How to calculate a protein’s molecular weight (Da and kDa)

A protein’s weight is just the sum of its amino-acid residues plus one water molecule for the free ends. It is the number you compare against a gel ladder, and it falls straight out of the sequence.

The formula

When amino acids join, each peptide bond releases a water molecule, so the mass of a chain is the sum of the residue masses (each amino acid minus that lost water) plus one whole water (18.015 Da) added back for the free N- and C-termini:

MW = Σ(residue masses) + 18.015 Da

Residue masses are standard average isotopic values — glycine is 57.05 Da, alanine 71.08 Da, tryptophan (the heaviest) 186.21 Da. Averaging over typical proteins, a residue is roughly 110 Da, which is where the rule of thumb “number of residues × 110 ≈ molecular weight” comes from.

A worked example you can check

The dipeptide glycylglycine (GG) is two glycines: 2 × 57.0519 + 18.01524 = 132.12 Da, which matches the known mass of the molecule. Scale that up to a 10-residue peptide likeMAKFGPTDEF and you get 1,142.3 Da (≈ 1.14 kDa), an average of 114 Da per residue.

Reading it on a gel

Molecular weight is usually quoted in kilodaltons (kDa = 1,000 Da) because that is how protein ladders are marked. The predicted weight tells you roughly where a band should run — but migration is not perfectly linear in mass, and the real product can differ from the sequence prediction.
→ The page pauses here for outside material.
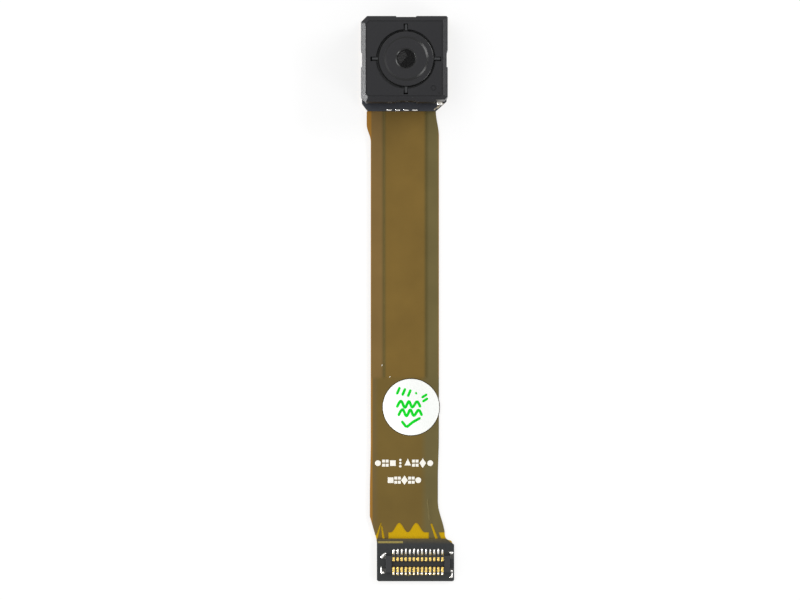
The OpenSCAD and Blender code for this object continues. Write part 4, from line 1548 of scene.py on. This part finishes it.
@dataclass
class Studio:
    """A pale floor, soft light and the camera straight above.

    Attributes:
        eye: The camera's place, in millimetres.
        lens: Its focal length for a 36 mm wide sensor, in millimetres.
        ambient: Light from all around, where 1 is white.
        glow: How brightly the floor shows by itself, where 1 is white.
        floor: Half the floor's length, in metres.
        gap: How far the floor lies below the part, in millimetres.
        boxes: The soft lights by name.
    """

    eye: Place = (-0.60, -23.46, 300.0)
    lens: float = 136.7
    ambient: float = 0.58
    glow: float = 0.69
    floor: float = 2.0
    gap: float = 0.01
    boxes: dict[str, Softbox] = field(
        default_factory=lambda: {
            "key": Softbox(140.0, 62.0, 0.7, 0.5, 0.5, 0.25),
            "upper_right_fill": Softbox(30.0, 30.0, 0.6, 0.3, 0.12, 0.34),
            "lower_right_fill": Softbox(-32.0, 26.0, 0.6, 0.25, 0.12, 0.2),
            "left_strip": Softbox(198.0, 2.3, 0.5, 0.5, 0.04, 2.3),
            "right_strip": Softbox(0.0, 2.3, 0.5, 0.4, 0.04, 0.12),
        }
    )

    def build(self) -> None:
        """Set the floor, the world, the lights and the camera."""
        self.lay_floor()
        self.light_world()
        target = Vector((0.0, self.eye[1] * MM, 0.0))
        for name, box in self.boxes.items():
            box.place(name, target)
        self.set_camera()
        bpy.context.scene.view_settings.view_transform = "Standard"

    def lay_floor(self) -> None:
        """Lay the pale floor under the part."""
        mesh = bmesh.new()
        bmesh.ops.create_grid(mesh, x_segments=2, y_segments=2, size=self.floor)
        data = bpy.data.meshes.new("floor")
        mesh.to_mesh(data)
        mesh.free()
        floor = bpy.data.objects.new("floor", data)
        floor.location.z = -self.gap * MM
        made = bpy.data.materials.new("pale_floor")
        made.use_nodes = True
        tree = made.node_tree
        tree.nodes.clear()
        paper = add_node(tree, "ShaderNodeBsdfDiffuse", inputs={"Color": linear("#989898")})
        glow = add_node(
            tree,
            "ShaderNodeEmission",
            inputs={"Color": linear("#FFFFFF"), "Strength": self.seen(tree, self.glow)},
        )
        both = add_node(
            tree, "ShaderNodeAddShader", inputs={0: paper.outputs["BSDF"], 1: glow.outputs["Emission"]}
        )
        add_node(tree, "ShaderNodeOutputMaterial", inputs={"Surface": both.outputs["Shader"]})
        data.materials.append(made)
        bpy.context.scene.collection.objects.link(floor)

    def seen(self, tree: Tree, strength: float) -> Socket:
        """Give a strength to what is seen directly, in a gloss or through glass, and 0 to light."""
        path = add_node(tree, "ShaderNodeLightPath")
        total = path.outputs["Is Camera Ray"]
        for name in ("Is Glossy Ray", "Is Transmission Ray"):
            total = add_node(
                tree,
                "ShaderNodeMath",
                {"operation": "ADD", "use_clamp": True},
                {0: total, 1: path.outputs[name]},
            ).outputs["Value"]
        scaled = add_node(tree, "ShaderNodeMath", {"operation": "MULTIPLY"}, {0: total, 1: strength})
        return scaled.outputs["Value"]

    def light_world(self) -> None:
        """Light the part evenly from all around, and show white behind it."""
        world = bpy.data.worlds.new("studio")
        bpy.context.scene.world = world
        world.use_nodes = True
        tree = world.node_tree
        tree.nodes.clear()
        strength = add_node(
            tree,
            "ShaderNodeMath",
            {"operation": "ADD"},
            {0: self.seen(tree, 1.0 - self.ambient), 1: self.ambient},
        )
        back = add_node(
            tree,
            "ShaderNodeBackground",
            inputs={"Color": linear("#FFFFFF"), "Strength": strength.outputs["Value"]},
        )
        add_node(tree, "ShaderNodeOutputWorld", inputs={"Surface": back.outputs["Background"]})

    def set_camera(self) -> None:
        """Look straight down from above the circuit."""
        data = bpy.data.cameras.new("camera")
        data.lens = self.lens
        data.sensor_width = 36.0
        data.clip_start = 0.01
        camera = bpy.data.objects.new("camera", data)
        camera.location = Vector(self.eye) * MM
        bpy.context.scene.collection.objects.link(camera)
        bpy.context.scene.camera = camera


def main() -> None:
    """Build the part and its studio in order."""
    logging.basicConfig(level=logging.INFO, format="%(message)s")
    builders: list[Callable[[], None]] = [
        FlexibleCircuit().build,
        Legend().build,
        InspectionLabel().build,
        SensorBoard().build,
        FocusActuator().build,
        LensGroup().build,
        Plug().build,
        Studio().build,
    ]
    for build in builders:
        build()


if __name__ == "__main__":
    main()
What this does not include

This is the average mass of the bare polypeptide. It assumes no modifications: disulfide bonds, glycosylation, phosphorylation, cleaved signal peptides and bound cofactors all shift the observed mass. It is also the average, not the monoisotopic, mass that mass spectrometry reports — the monoisotopic value is slightly lower.